Rigid adherence to the Freytag Pryamid, though, might result in a wooden, two-dimensional plot. Good stories are three-dimensional. Going back to the synonym definition, Dramatic applies to situations in life and literature that stir the emotions deeply. Emotional stimulation and causation over time equal tension. Emotional stimulation charted on a graph is the plane perpendicularly crossing both the time plane and the tension plane of a dramatic structure, the Z-axis. A regular tetrahedron represents an idealized three-dimensional plot.

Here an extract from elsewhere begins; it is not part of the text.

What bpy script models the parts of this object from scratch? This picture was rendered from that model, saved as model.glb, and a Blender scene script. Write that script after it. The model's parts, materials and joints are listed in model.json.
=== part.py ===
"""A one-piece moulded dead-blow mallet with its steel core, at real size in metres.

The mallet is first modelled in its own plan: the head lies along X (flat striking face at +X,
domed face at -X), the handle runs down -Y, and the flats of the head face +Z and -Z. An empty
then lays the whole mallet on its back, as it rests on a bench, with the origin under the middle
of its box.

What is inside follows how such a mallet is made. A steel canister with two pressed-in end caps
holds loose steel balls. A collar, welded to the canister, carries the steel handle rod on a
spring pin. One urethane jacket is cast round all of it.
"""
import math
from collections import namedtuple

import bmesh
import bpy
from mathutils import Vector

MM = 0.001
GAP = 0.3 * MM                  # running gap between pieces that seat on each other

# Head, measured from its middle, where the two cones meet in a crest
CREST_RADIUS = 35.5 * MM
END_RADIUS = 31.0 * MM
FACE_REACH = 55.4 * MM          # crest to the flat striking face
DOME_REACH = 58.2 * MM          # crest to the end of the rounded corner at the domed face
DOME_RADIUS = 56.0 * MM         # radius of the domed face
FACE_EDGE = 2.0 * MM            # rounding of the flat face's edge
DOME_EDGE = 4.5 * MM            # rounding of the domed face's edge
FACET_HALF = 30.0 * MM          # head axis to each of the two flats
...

A plot's emotional stimulation might derive from any of the emotions: sadness, fear, anger, joy, surprise, love, basic emotions according to Parrott, W. (2001), Emotions in Social Psychology, Psychology Press, Philadelphia. For a more comprehensive listing of primary, seconday, and tertiary emotions see http://changingminds.org/explanations/emotions/basic%20emotions.htm
An emotional response might come from any of the seven ways that social beings interact: codeterminate, cooperate, coordinate, contention, conflict, confrontation, conflagration. In each are distinct emotional response clusters deriving from antagonism. Antagonism isn't solely in the lower four interactions. This narrative is a form of antagonism, albeit intended as a codeterminate one. Codeterminate: accomplishing a mutually shared goal through mutually determined efforts. A copyeditor is an antagonist to a writer and vice versa. The goal being a mechanically tight grammatical style in a manuscript or transcript.

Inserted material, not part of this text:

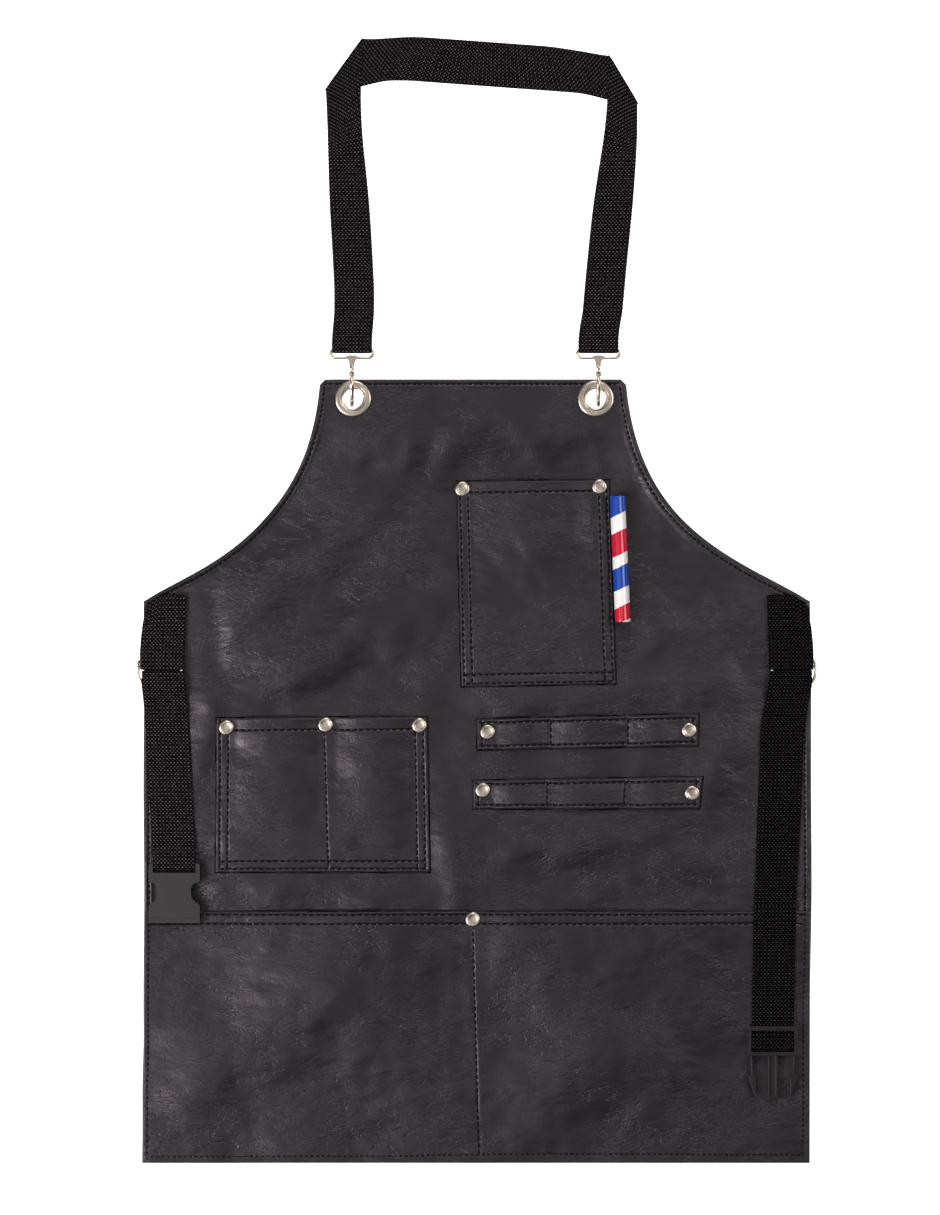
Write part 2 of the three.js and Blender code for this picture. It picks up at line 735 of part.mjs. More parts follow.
// ---- male half: a strap frame with a centre prong, and two arms that flex at their roots ----
function buckleFrame() {
  const { bar, top, foot, tip, z, low } = MALE;
  const half = 21.6;
  const inner = 19.3;
  const high = 11;
  const rails = [1, -1].map((s) =>
    solid(box(Math.min(s * inner, s * half), Math.max(s * inner, s * half), foot, top, low, high)),
  );
  const topBar = solid(box(-half, half, top - 4.4, top, 8.0, high));
  const footBar = solid(box(-half, half, foot, foot + 3.2, low, high));
  const strapBar = solid(cylinderX(BAR_R, -inner - 1, inner + 1, bar, z, 12));
  const prong = solid(box(-4.2, 4.2, tip, foot + 1, 6.2, 8.6));
  const flanges = [-1, 1].map((s) =>
    solid(box(s * 3.4 - 0.9, s * 3.4 + 0.9, tip + 4, foot + 1, 4.9, 9.9)),
  );
  return geometryOf(join(...rails, topBar, footBar, strapBar, prong, ...flanges));
}

const ARM_ROOT = [19.2, 96.7];
function buckleArm(side) {
  const outline = [
    [18.1, ARM_ROOT[1]],
    [17.4, 82],
    [15, 78],
    [14.9, 61],
    [16, 60.3],
    [22, 78.2],
    [21.7, 79.6],
    [19.6, 80],
    [20.1, ARM_ROOT[1]],
  ].map(([x, y]) => [side * x, y]);
  return plate(side < 0 ? outline : outline.reverse(), 4.9, 9.9);
}
add("buckle_frame", buckleFrame(), "plastic", MALE.x);
add("buckle_left_arm", buckleArm(-1), "plastic", MALE.x);
add("buckle_right_arm", buckleArm(1), "plastic", MALE.x);

const root = new THREE.Group();
root.add(apron);

export default root;
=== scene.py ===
import math

import bmesh
import bpy
import numpy as np
from bpy.props import FloatProperty, FloatVectorProperty, PointerProperty
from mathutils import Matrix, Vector


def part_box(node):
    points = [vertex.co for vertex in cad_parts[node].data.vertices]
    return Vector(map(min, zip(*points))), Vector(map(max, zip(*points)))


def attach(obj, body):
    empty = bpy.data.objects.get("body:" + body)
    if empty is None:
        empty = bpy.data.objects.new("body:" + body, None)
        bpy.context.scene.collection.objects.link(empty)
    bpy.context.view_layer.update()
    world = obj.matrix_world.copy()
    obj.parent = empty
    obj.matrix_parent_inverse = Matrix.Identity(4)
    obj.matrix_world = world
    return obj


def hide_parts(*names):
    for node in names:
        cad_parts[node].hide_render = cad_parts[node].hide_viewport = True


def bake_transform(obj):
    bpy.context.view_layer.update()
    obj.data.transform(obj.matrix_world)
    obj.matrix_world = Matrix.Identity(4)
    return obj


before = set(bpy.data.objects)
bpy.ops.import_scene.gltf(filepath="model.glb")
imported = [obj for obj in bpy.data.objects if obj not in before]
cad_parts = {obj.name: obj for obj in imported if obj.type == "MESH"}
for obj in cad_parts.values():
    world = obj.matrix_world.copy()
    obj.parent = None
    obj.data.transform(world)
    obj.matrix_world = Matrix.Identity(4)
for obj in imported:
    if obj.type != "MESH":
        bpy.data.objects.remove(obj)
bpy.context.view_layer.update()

bl_info = {
    "name": "Barber's apron",
    "version": (1, 0, 0),
    "blender": (4, 5, 0),
    "location": "3D View > Sidebar > Apron",
    "description": "Builds a faux-leather bib apron round its packed frame, piece by piece",
    "category": "Object",
}

# Lengths in the shape functions are millimetres, y measured from the bottom hem; MM turns them to metres.
MM = 0.001
HEM_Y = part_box("apron_body")[0].y

# The cut of the body, as the frame has it.
SKIRT_HALF = 298.0
SHOULDER_Y = 503.0
BIB_Y = 701.0
BIB_CORNER = 5.0
BIB_HALF = 136.8
BIB_SHIFT = -3.4
LIFT = 8.0
LEATHER_T = 1.25
HEM_T = 2.0
HOLE_R = 12.4
ARM_HANDLES = ((BIB_HALF, BIB_Y - BIB_CORNER), (150.0, 556.0), (258.0, 531.0), (297.0, SHOULDER_Y))
HEM_D = (0, 0.12, 0.35, 0.7, 1.2, 1.9, 2.7, 3.4, 4.0, 4.6, 5.2, 5.8, 6.4, 7.1, 7.9, 8.9, 10.6)
SEAM_IN = {"left": 4.5, "right": 5.8, "bottom": 6.3, "top": 4.2}

# Corners of the panels sewn to the body: bottom left, bottom right, top right, top left.
BOTTOM_POCKET = ((-298.6, 0.2), (297.9, 0.2), (298.4, 225.3), (-297.6, 225.3))
SIDE_POCKET = ((-233.8, 260.4), (-41.8, 260.4), (-44.3, 399.4), (-232.7, 398.4))
CHEST_POCKET = ((-13.7, 426.4), (124.6, 429.0), (118.5, 611.3), (-17.9, 610.0))
UPPER_LOOPS = ((0.6, 369.8), (198.0, 373.6), (198.7, 401.9), (-0.1, 397.4))
LOWER_LOOPS = ((-3.1, 317.2), (199.5, 317.2), (202.1, 345.8), (-3.4, 342.4))
LOOP_CELLS = ((0.088, 0.32), (0.345, 0.665), (0.69, 0.912))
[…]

Here's the point, the emotional structure and the dramatic structure of a story ideally coincide so tightly that they're inseparable. A mechanically well-constructed story with an illogical emotional structure disengages a reader, if the reader ever engaged to begin with. And that's what drives a plot, be it one of the MICE, or whatever emotionally stimulates a reader, establishing a connection with, maintaining the connection with, and satisfying the emotional needs of a reader.
Now, I've read many anecdotes related to rejection slips. The reasons for rejection are mostly nonsensical. But underneath them is a germ of wisdom. In the example cited at the top of this thread, I interpret it to mean that the plot wasn't right for the house. Does that mean they only publish stories with character-oriented emotional premises? Probably not, though likely the majority are. Most submission guidelines insist that potential submitters read their publications. Seems like a trap to increase circulation. But it's not. It's to encourage a writer to determine the publication's creative slant.
A story about the daily travails of a denizen of the hinterlands won't fly in The New Yorker, unless it's about a denizen of a mega metropolis suffering the confounding travails of the hinterlands. The New Yorker's slant is toward stories of characters dealing with everyday life in the indifferent crushing madness of the world's largest population center. The New Yorker publishes stories set in other places: New Delhi, Singapore, London, Tokyo, Los Angeles, Buenos Aries, Paris, Baghdad, Moscow, Beijing. There's a pattern. Mega metropolises. Gosh, milieu stories that are character oriented? Emotionally appeals to The New Yorker's readers, doesn't it?
[This message has been edited by extrinsic (edited October 21, 2008).]
Whatever. So call me a sell-out. I'd rather be read than be considered artistic.
(edited to fix a typo.)
[This message has been edited by Spaceman (edited October 19, 2008).]
Am I being a snob? Perhaps.
But...I want stories with plots AND interesting characters.
I find myself sometimes turning to my personal library and reading old novels. I worry that what I do write is for another, older audience and age. Sigh.
On the other hand, I notice how few truly sf novels (new ones) make it onto the shelves these days. And most of those seem to be gaming- and war-related stories.
Modern proponents of "literary" writing who claim to eschew plot do so, I believe, because they aren't understanding what "Plot" really is - they seem to think of plot as something that (say) low-brow thrillers have, where characters are deemed perfunctory, serving only to occupy roles in a plot structure. But "plot" is about event, and about the interweaving of event to create all the things that make stories truly memorable - tension, drama, dramatic irony (the things that makes Shakespeare's best plays so memorable). Character without event is nothing, and I can't honestly say I can rememebr reading any stories recently where there are is no actual plot, but there are instances where plot is certainly subservient to character - just as I have read stories where character is clearly subservient to plot (much of Hollywood's output tends to conform to this; the characters are deliberately designed to serve the purposes of a standard plot structure - mismatched cops forced to work together to solve a case, anyone?).
I suspect that (at least in some cases) the "we like character-oriented stories" is not saying "we don't want plot-driven stories", but is saying "we really would like to see some interesting and non-generic characters every once in a while". There are magazines out there that get hundreds of stories in every week, and one of the ways you can make your story stand out is by creating a different and compelling character.
This discussion reminds me of the definitive episode when George tries to sell Jerry's show idea to some producers by saying "it's about nothing".
"The plotless story is rather like free verse, or abstract art, or atonal music. Something is given up that most people imagine to be inseparable from the art form, but which, if done well (and my goodness, is it hard to do it well), transcends the form and gives enormous satisfaction to those who can follow the writer into the more rarefied realms of the art."